* [Task to carry out]:
Look for "manifold" in the listing below. Gather each line that contains it.

* [Dataset extract]:
— begin —

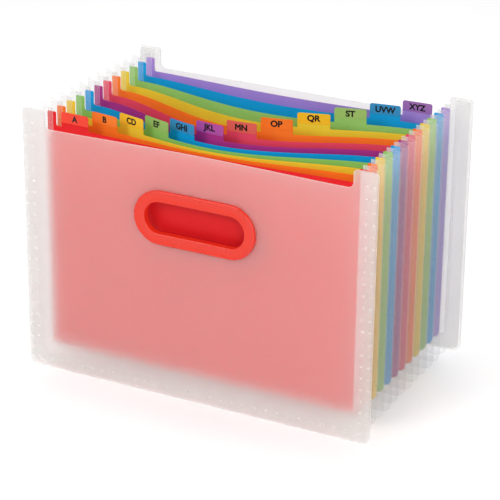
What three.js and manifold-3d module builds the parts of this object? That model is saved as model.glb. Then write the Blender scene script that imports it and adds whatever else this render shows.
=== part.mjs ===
// A desktop expanding file: two frosted covers, twelve coloured index dividers between them,
// and a folded frosted film round the sides and bottom of each of the thirteen pockets.
// Millimetres. X runs along the width, Y from the front cover to the back cover, Z up.
import * as THREE from 'three';
import { mergeVertices } from 'three/addons/utils/BufferGeometryUtils.js';
import Module from 'manifold-3d';

// Driving dimensions

const coverWidth = 330;
const coverHeight = 240;
const coverThickness = 1;
const coverCornerRadius = 7;
const earTopRadius = 2.5;
const pockets = 13;
const pocketPitch = 15.4;

// The ears are the raised corners of a cover, left and right of its lowered top edge.
const coverEarWidth = 21.5;
const frontEarRise = 16;
const backEarRise = 19;
const earRootRadius = 5.5;

const dividerThickness = 0.4;
const dividerSideInset = 15;
const dividerBottomInset = 17;
const dividerCornerRadius = 6;
const dividerEarWidth = 8.5;
const dividerEarDrop = 5;
const dividerEarRise = 12.5;
const dividerEarRootRadius = 2;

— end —

* [Answer for this exercise]:
What three.js and manifold-3d module builds the parts of this object? That model is saved as model.glb. Then write the Blender scene script that imports it and adds whatever else this render shows.
import Module from 'manifold-3d';